Veterinary groups are calling on the government to extend the deadline for vets to sign new bovine TB testing contracts to give practices enough time to scrutinise the deals.
The deadline for signing contracts is April 24, with a start date of May 1.
Members of the British Veterinary Association (BVA) and British Cattle Veterinary Association (BCVA) across the country, including in the high incidence TB areas in the south west of England, have raised a number of questions about the contracts and are concerned about the short timeframe given to sign.
Individual veterinary practices have been able to secure short extensions via the delivery partners, but BVA and BCVA believe more time is needed for practices to consider decisions that could have a significant impact on their businesses.
In a letter to Defra secretary of state Liz Truss, BVA and BCVA are calling for an extension to the end of May for practices to sign up to be subcontractors, with a start date of June 1. BVA and BCVA are also in contact directly with the delivery partners and APHA to highlight specific concerns and obtain answers to some specific queries raised by members.
BVA president John Blackwell said: “The move to tendering for TB testing and other official veterinarian services has caused a significant amount of anxiety for some of our members.
“One of the biggest concerns is members have not been given enough time to consider the impact of the new contract on their practices. The government has been planning tendering for several years, but its stipulated procurement timelines have given local veterinary practices just a few days to make these significant decisions.
“BVA and BCVA are therefore calling on Defra and APHA to extend the deadline for signing contracts by one month. This would provide much needed additional time for practices to ensure they can give the contract proper consideration before signing.

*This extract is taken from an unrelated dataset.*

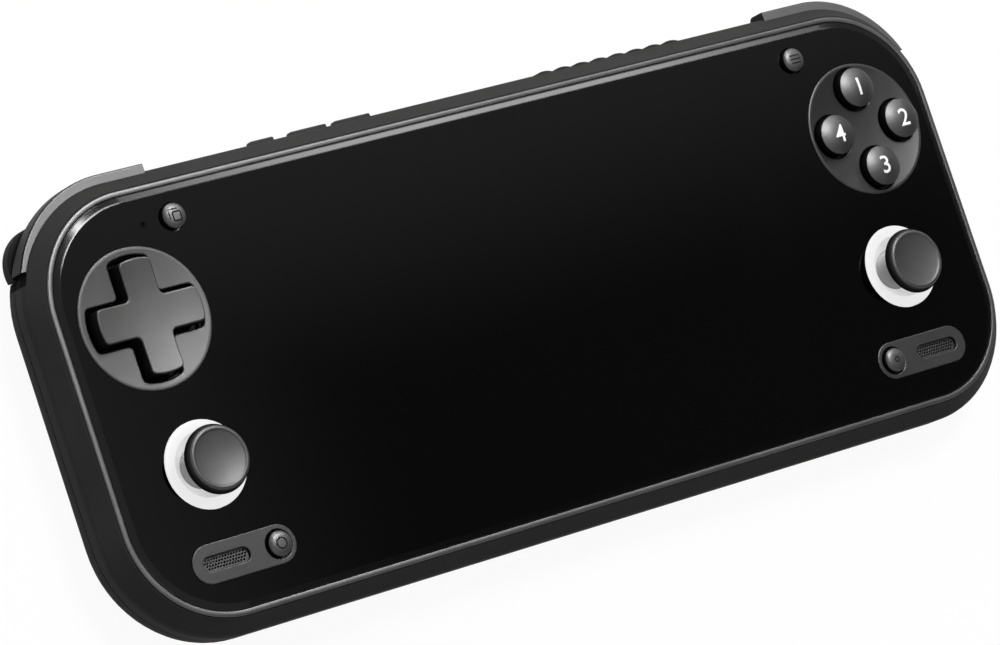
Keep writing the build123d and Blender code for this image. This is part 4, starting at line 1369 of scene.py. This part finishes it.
@dataclass
class SmallButtons:
    """Two round buttons at the glass's upper corners and two on the long plates."""

    upper: Point = (85.85, UPPER_Y)
    lower: Point = LOWER_BUTTON
    radius: float = 2.85
    rise: float = 1.5
    side_height: float = 0.55
    fullness: float = 3.4
    dome_steps: int = 14
    stem_radius: float = 1.2
    stem_back: float = 4.55
    flange_radius: float = 3.65
    flange_back: float = 2.95
    flange_level: float = 2.25
    segments: int = 56
    stroke: float = 0.24
    sunk_share: float = 0.7
    sign_cuts: int = 1

    def dome(self, distance: float) -> float:
        """Height of a button's top.

        Args:
            distance: Distance from the button's middle.

        Returns:
            The height above the face.
        """
        share = min(distance / self.radius, 1.0)
        bulge = math.sqrt(1 - share**self.fullness)
        return self.side_height + (self.rise - self.side_height) * bulge

    def profile(self) -> list[Point]:
        """Profile of a button from its back to the middle of its top.

        Returns:
            Radius and height above the face of each point.
        """
        points = [(0.0, -self.stem_back), (self.stem_radius, -self.stem_back)]
        points += [(self.stem_radius, -self.flange_back), (self.flange_radius, -self.flange_back)]
        points += [(self.flange_radius, -self.flange_level), (self.radius, -self.flange_level)]
        for i in range(self.dome_steps):
            distance = self.radius * math.cos(math.radians(90 * i / self.dome_steps))
            points.append((distance, self.dome(distance)))
        return points + [(0.0, self.rise)]

    def sign(self, kind: Sign, name: str, place: Point) -> bpy.types.Object:
        """Let a sign into a button.

        Args:
            kind: Which sign.
            name: Name of its piece.
            place: Place of the button.

        Returns:
            The piece.
        """
        curve = bpy.data.curves.new(name, "CURVE")
        curve.dimensions = "3D"
        curve.bevel_depth = self.stroke * MM
        curve.bevel_resolution = EDGE_STEPS
        curve.use_fill_caps = True
        for points, closed in kind.strokes():
            trace(curve, [(place[0] + x, place[1] + y) for x, y in points], closed)
        mesh = meshed(curve)
        mesh.transform(Matrix.Translation((0, 0, -self.sunk_share * self.stroke * MM)))
        draped(mesh, place, self.dome, self.sign_cuts)
        # The near-black strokes are painted shade inside the engraved lines.
        return link(name, shaded(mesh), GROOVE_SHADE)

    def build(self) -> None:
        """Build the buttons and their signs."""
        for side in Side:
            for row, (x, y) in (("upper", self.upper), ("lower", self.lower)):
                place = (side.value * x, y)
                word = f"{side.word}_{row}"
                body = f"{word}_button"
                cap = turned(
                    f"{word}_cap", self.profile(), place, SMALL_KEY, segments=self.segments
                )
                seat(cap, body, "key_black", body)
                seat(self.sign(Sign(word), f"{word}_sign", place), body, "key_black")


@dataclass
class Stick:
    """Thumb stick with its cap and lit ring.

    The cap is a flared neck on a dome, with a lip, a rim and a brow round its dish. The ring has
    a funnel inside, which the stick stands in.
    """

    side: Side
    x: float = 96.87
    y: float = -14.268
    segments: int = 112
    arc_steps: int = 6
    gimbal_level: float = 8.0
    dome_radius: float = 6.5
    dome_reach: float = 4.75
    dome_thickness: float = 0.8
    dome_start: float = 76.0
    dome_level: float = 0.5
    neck_radius: float = 2.45
    neck_flare: float = 1.7
    cap_radius: float = 7.7
    cap_top: float = 6.9
    cap_under: float = 4.5
    under_inset: float = 0.6
    lip: float = 0.45
    lip_sweep: Range = (-80, 10)
    rim_radius: float = 7.05
    rim: float = 0.6
    rim_inset: float = 0.55
    rim_sweep: Range = (15, 90)
    rim_steps: int = 8
    brow: float = 0.5
    brow_inset: float = 0.7
    brow_sweep: Range = (95, 140)
    brow_steps: int = 4
    dish: float = 0.7
    dish_steps: int = 12
    ring_radius: float = 9.8
    ring_width: float = 2.6
    ring_thickness: float = 1.9
    ring_edge: float = 0.12
    ring_edge_steps: int = 3
    funnel_top: float = 7.35
    funnel_foot: float = 4.8
    funnel_level: float = 3.3
    funnel_edge: float = 0.2
    funnel_edge_end: float = 150.0
    funnel_edge_steps: int = 4
    funnel_wall: tuple[Point, ...] = ((6.8, -0.9), (6.1, -1.8))
    funnel_back_bands: int = 2

    @property
    def place(self) -> Point:
        """Place of the stick's axis."""
        return (self.side.value * self.x, self.y)

    def cap_profile(self) -> list[Point]:
        """Profile of the cap from the dome's inner rim to the middle of its dish.

        Returns:
            Radius and height above the face of each point.
        """
        under, top, flare = self.cap_under, self.cap_top, self.neck_flare
        pivot = (0, -self.gimbal_level)
        reach, neck = (
            math.degrees(math.acos(size / self.dome_radius))
            for size in (self.dome_reach, self.neck_radius)
        )
        inner = self.dome_radius - self.dome_thickness
        points = arc(pivot, inner, self.dome_start, reach, self.arc_steps)
        points += arc(pivot, self.dome_radius, reach, neck, self.arc_steps)
        middle = (self.neck_radius + flare, under - flare)
        points += arc(middle, flare, 180, 90, self.arc_steps)
        points += [(self.cap_radius - self.under_inset, under)]
        middle = (self.cap_radius - self.lip, under + self.lip)
        points += arc(middle, self.lip, *self.lip_sweep, self.arc_steps)
        middle = (self.rim_radius - self.rim_inset, top - self.rim)
        points += arc(middle, self.rim, *self.rim_sweep, self.rim_steps)
        middle = (self.rim_radius - self.brow_inset, top - self.brow)
        points += arc(middle, self.brow, *self.brow_sweep, self.brow_steps)
        start, height = points[-1]
        bottom = top - self.dish
        for share in (1 - i / self.dish_steps for i in range(1, self.dish_steps + 1)):
            points.append((start * share, bottom + (height - bottom) * share**2))
        return points

    def ring_profile(self) -> list[Point]:
        """Profile of the lit ring, then of the funnel inside it.

        Returns:
            Radius and height above the face of each point.
        """
        outer, foot = self.ring_radius, (self.funnel_foot, -self.funnel_level)
        inner = outer - self.ring_width
        points = [foot, (inner, -self.funnel_level)]
        points += [(inner, -self.ring_thickness), (outer, -self.ring_thickness)]
        middle = (outer - self.ring_edge, -self.ring_edge)
        points += arc(middle, self.ring_edge, 0, 90, self.ring_edge_steps)
        middle = (self.funnel_top + self.funnel_edge, -self.funnel_edge)
        sweep = (90, self.funnel_edge_end, self.funnel_edge_steps)
        points += arc(middle, self.funnel_edge, *sweep)
        return points + [*self.funnel_wall, foot]

    def build(self) -> None:
        """Build the cap and the ring."""
        word = self.side.word
        profile = self.cap_profile()
        cap = turned(
            f"{word}_thumb_cap",
            profile,
            self.place,
            CAP,
            DOME,
            segments=self.segments,
            finish_of=lambda band: 1 if profile[band + 1][1] < self.dome_level else 0,
        )
        seat(cap, f"{word}_stick", "cap_rubber", f"{word}_stick_cap")
        outline = self.ring_profile()
        lit = range(self.funnel_back_bands, len(outline) - len(self.funnel_wall) - 2)
        ring = turned(
            f"{word}_lit_ring",
            outline,
            self.place,
            GLOW,
            FUNNEL,
            segments=self.segments,
            finish_of=lambda band: 0 if band in lit else 1,
        )
        seat(ring, "console", "light", f"{word}_light_ring")


@dataclass(frozen=True)
class Lamp:
    """Soft box that faces the console. Lengths are metres."""

    name: str
    direction: Direction
    distance: float
    size: tuple[float, float]
    brightness: float

    @property
    def power(self) -> float:
        """Power in watts that gives the lamp its brightness."""
        return self.brightness * math.pi * self.size[0] * self.size[1]


@dataclass
class Studio:
    """Pale floor and backdrop, soft boxes, a dim room and the photograph's camera.

    The camera's focal length and centre are in pixels of the photograph, and its eye is in
    millimetres. The rest is in metres.
    """

    focal: float = 4883.8257
    image_width: float = 1000.0
    image_height: float = 645.0
    centre: Point = (497.828, 317.894)
    eye: Direction = (-603.961, -86.342, 929.138)
    right: Direction = (0.810718926, -0.314029968, 0.494085014)
    down: Direction = (-0.224163034, -0.946155675, -0.233538802)
    ahead: Direction = (0.540819523, 0.078578731, -0.837460224)
    sensor: float = 36.0
    nearest: float = 0.05
    room_dim: float = 0.06
    room_lift: float = 0.24
    room_behind: Range = (0.070, 0.125)
    room_beyond: Range = (0.45, 0.52)
    floor_tone: float = 0.9
    floor_grain: float = 2.0
    floor_mottle: float = 0.01
    whiteness: float = 0.94
    wall_radius: float = 3.2
    wall_height: float = 0.45
    flat_share: float = 0.8
    wall_steps: int = 6
    wall_segments: int = 96
    wall_bend: float = 60.0
    lamps: tuple[Lamp, ...] = (
        Lamp("key_box", (0.15, 0.47, 0.87), 0.80, size=(0.29, 0.29), brightness=20.0),
        Lamp("strip_box", (0.56, 0.58, 0.59), 1.2, size=(0.45, 0.13), brightness=7.0),
        Lamp("back_box", (-0.05, 0.93, 0.33), 1.2, size=(0.6, 0.28), brightness=11.0),
        Lamp("fill_box", (-0.55, -0.45, 0.70), 1.5, size=(0.9, 0.9), brightness=0.4),
    )

    def camera(self) -> None:
        """Put the camera where the photograph was taken from."""
        data = bpy.data.cameras.new("photo_camera")
        data.sensor_width = self.sensor
        data.lens = self.focal * self.sensor / self.image_width
        data.shift_x = (self.image_width / 2 - self.centre[0]) / self.image_width
        data.shift_y = (self.centre[1] - self.image_height / 2) / self.image_width
        data.clip_start = self.nearest
        camera = bpy.data.objects.new("photo_camera", data)
        turn = Matrix((self.right, [-c for c in self.down], [-c for c in self.ahead])).transposed()
        camera.matrix_world = Matrix.Translation(Vector(self.eye) * MM) @ turn.to_4x4()
        bpy.context.scene.collection.objects.link(camera)
        bpy.context.scene.camera = camera

    def backdrop_material(self) -> bpy.types.Material:
        """White where a camera or a reflection sees it, with a trace of the console's shadow.

        Returns:
            The material.
        """
        recipe = Recipe.of("backdrop_paper")
        speck = recipe.noise(self.floor_grain)
        darker = grey(self.floor_tone * (1 - self.floor_mottle))
        shade = recipe.mix(speck, darker, grey(self.floor_tone))
        paper = recipe.node("ShaderNodeBsdfDiffuse", inputs={"Color": shade})
        white = recipe.node("ShaderNodeEmission", inputs={"Color": grey(1.0), "Strength": 1.0})
        path = recipe.node("ShaderNodeLightPath")
        seen = Value(recipe.tree, path.outputs["Is Camera Ray"])
        for output in ("Is Glossy Ray", "Is Transmission Ray"):
            seen = seen.math("MAXIMUM", Value(recipe.tree, path.outputs[output]))
        both = recipe.node(
            "ShaderNodeMixShader",
            inputs={0: seen * self.whiteness, 1: paper.outputs[0], 2: white.outputs[0]},
        )
        recipe.node("ShaderNodeOutputMaterial", inputs={"Surface": both.outputs[0]})
        return recipe.owner

    def backdrop(self) -> None:
        """Build the floor with the low wall round it as one mesh."""
        flat, reach = self.flat_share, self.wall_radius
        profile = [(0.0, 0.0), (reach * flat, 0.0)]
        for i in range(1, self.wall_steps + 1):
            angle = math.radians(90 * i / self.wall_steps)
            radius = reach * (flat + (1 - flat) * math.sin(angle))
            profile.append((radius, self.wall_height * (1 - math.cos(angle))))
        mesh = written("floor", spun(profile, self.wall_segments), self.wall_bend)
        floor = bpy.data.objects.new("floor", mesh)
        mesh.materials.append(self.backdrop_material())
        bpy.context.scene.collection.objects.link(floor)

    def light(self) -> None:
        """Hang the soft boxes and light the room."""
        for lamp in self.lamps:
            data = bpy.data.lights.new(lamp.name, "AREA")
            data.shape = "RECTANGLE"
            data.size, data.size_y = lamp.size
            data.energy = lamp.power
            box = bpy.data.objects.new(lamp.name, data)
            direction = Vector(lamp.direction).normalized()
            box.location = direction * lamp.distance
            box.rotation_euler = direction.to_track_quat("Z", "Y").to_euler()
            bpy.context.scene.collection.objects.link(box)
        world = bpy.data.worlds.new("room")
        recipe = Recipe(world)
        towards = recipe.node("ShaderNodeTexCoord").outputs["Generated"]
        behind = recipe.axis("Y", towards).above(*self.room_behind)
        beyond = recipe.axis("X", towards).above(*self.room_beyond)
        lit = behind.math("MAXIMUM", 1 - beyond)
        colour = recipe.mix(lit, grey(self.room_dim), grey(self.room_dim + self.room_lift))
        sky = recipe.node("ShaderNodeBackground", inputs={"Color": colour, "Strength": 1.0})
        recipe.node("ShaderNodeOutputWorld", inputs={"Surface": sky.outputs[0]})
        bpy.context.scene.world = world

    def build(self) -> None:
        """Build the whole studio."""
        self.camera()
        self.backdrop()
        self.light()
        bpy.context.scene.view_settings.view_transform = "Standard"


def main() -> None:
    """Dress the console and set up its studio."""
    logging.basicConfig(level=logging.INFO, format="%(message)s")
    dress_nodes(frame["nodes"], frame["record"]["subparts"])
    Casing().build()
    MicrophoneHole().build()
    ShoulderSeals().build()
    ControlPlates().build()
    FaceButtons().build()
    SmallButtons().build()
    for side in Side:
        Stick(side).build()
    Studio().build()


if __name__ == "__main__":
    main()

“We have consistently warned Defra the move to tendering must not simply be a cost cutting exercise, because the UK’s network of veterinary practices, which is vital for spotting and dealing with animal disease, is at stake.
“We opposed the move to tendering from day one, but we are where we are and it is essential the government now works with the delivery partners and veterinary practices to make sure the TB eradication programme can be delivered effectively.”
BCVA junior vice president Neil Blake said: “BCVA remains firm in its belief that local vets should be an integral part of delivery of TB strategy across England. A joint letter co-signed by BCVA and NFU sent to the then secretary of state on this issue emphasised the importance of that working relationship continuing.
“It would be wrong for a continuation of that working relationship to be adversely impacted and a smooth transition to the new arrangements put at significant risk as a consequence of strict adherence to the procurement timelines by APHA.”